Work to do: Copy out precisely the lines beginning at the line that contains "imported = [obj" and ending at the line that contains "obj.data.transform(world)", including both.

Provided data:
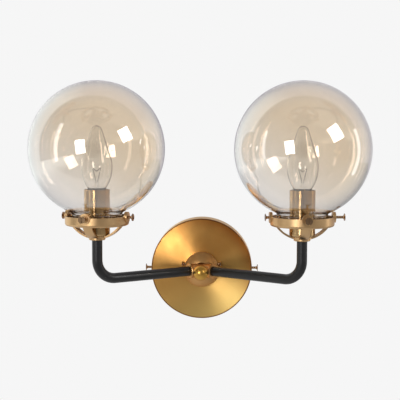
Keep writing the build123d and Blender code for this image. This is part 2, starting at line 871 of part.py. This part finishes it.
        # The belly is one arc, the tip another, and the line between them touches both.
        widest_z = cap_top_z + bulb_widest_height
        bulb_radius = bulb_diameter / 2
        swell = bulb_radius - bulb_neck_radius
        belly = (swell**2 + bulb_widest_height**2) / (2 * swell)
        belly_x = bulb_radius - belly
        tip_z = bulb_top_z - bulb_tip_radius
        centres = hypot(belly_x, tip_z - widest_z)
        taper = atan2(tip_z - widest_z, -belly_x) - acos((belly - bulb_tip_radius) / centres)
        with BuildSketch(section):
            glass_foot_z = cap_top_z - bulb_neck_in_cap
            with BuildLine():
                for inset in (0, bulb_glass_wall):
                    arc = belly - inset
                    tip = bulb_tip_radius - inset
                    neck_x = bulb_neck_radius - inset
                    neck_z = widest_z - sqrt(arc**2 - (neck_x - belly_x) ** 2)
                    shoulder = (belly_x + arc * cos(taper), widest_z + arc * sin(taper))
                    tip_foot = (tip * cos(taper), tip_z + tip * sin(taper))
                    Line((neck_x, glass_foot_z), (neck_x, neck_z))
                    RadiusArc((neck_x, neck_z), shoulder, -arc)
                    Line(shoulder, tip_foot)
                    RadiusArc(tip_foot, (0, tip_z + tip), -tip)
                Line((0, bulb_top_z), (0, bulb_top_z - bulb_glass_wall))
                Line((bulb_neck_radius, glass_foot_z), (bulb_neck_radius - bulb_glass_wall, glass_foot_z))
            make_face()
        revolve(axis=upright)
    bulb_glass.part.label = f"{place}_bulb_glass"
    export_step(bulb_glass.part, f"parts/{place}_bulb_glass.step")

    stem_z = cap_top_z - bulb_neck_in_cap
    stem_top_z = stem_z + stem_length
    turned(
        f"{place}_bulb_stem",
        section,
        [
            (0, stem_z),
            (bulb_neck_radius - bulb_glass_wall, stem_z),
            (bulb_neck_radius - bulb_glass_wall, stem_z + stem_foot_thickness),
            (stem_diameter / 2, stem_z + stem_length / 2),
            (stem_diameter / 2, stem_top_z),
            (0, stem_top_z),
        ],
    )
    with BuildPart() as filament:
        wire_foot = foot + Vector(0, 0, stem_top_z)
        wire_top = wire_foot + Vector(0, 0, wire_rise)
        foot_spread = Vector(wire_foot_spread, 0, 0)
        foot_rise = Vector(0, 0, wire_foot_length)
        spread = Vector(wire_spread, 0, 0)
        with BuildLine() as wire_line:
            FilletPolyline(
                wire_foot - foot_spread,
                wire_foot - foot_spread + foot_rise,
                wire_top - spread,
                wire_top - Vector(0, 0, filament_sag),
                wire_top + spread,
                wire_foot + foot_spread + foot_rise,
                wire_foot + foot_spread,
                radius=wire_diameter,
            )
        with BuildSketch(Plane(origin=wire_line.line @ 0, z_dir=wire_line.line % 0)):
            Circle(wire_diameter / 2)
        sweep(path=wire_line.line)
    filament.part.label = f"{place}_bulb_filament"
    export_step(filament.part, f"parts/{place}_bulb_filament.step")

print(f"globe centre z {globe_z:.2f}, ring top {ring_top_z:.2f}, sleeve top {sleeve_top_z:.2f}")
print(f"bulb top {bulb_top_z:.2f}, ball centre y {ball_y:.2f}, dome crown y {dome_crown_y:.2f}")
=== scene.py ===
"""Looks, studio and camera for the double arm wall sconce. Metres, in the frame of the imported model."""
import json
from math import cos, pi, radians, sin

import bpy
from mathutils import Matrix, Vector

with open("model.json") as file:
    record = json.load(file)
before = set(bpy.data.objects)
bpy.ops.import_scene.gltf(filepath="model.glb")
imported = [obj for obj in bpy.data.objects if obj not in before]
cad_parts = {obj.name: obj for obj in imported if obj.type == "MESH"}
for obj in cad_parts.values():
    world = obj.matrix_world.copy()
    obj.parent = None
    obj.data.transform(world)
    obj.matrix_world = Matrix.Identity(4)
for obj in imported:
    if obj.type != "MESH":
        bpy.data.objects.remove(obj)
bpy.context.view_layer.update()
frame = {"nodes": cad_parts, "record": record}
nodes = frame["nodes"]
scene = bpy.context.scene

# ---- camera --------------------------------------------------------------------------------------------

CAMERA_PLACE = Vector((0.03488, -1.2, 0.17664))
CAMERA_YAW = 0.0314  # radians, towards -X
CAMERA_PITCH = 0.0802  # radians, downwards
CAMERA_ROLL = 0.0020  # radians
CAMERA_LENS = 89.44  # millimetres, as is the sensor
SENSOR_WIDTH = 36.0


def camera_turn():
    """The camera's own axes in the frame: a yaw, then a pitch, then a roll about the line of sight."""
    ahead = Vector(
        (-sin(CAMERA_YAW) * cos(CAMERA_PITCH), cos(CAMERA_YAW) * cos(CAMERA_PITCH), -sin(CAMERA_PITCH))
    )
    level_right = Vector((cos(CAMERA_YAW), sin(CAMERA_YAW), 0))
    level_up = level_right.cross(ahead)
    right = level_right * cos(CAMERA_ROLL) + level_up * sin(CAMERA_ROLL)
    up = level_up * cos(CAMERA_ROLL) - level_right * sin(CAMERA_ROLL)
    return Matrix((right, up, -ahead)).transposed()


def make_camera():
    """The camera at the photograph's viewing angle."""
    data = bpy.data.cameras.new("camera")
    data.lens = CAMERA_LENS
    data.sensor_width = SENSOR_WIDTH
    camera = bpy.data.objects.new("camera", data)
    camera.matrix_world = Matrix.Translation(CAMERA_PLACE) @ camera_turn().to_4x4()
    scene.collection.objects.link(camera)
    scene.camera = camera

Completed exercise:
imported = [obj for obj in bpy.data.objects if obj not in before]
cad_parts = {obj.name: obj for obj in imported if obj.type == "MESH"}
for obj in cad_parts.values():
    world = obj.matrix_world.copy()
    obj.parent = None
    obj.data.transform(world)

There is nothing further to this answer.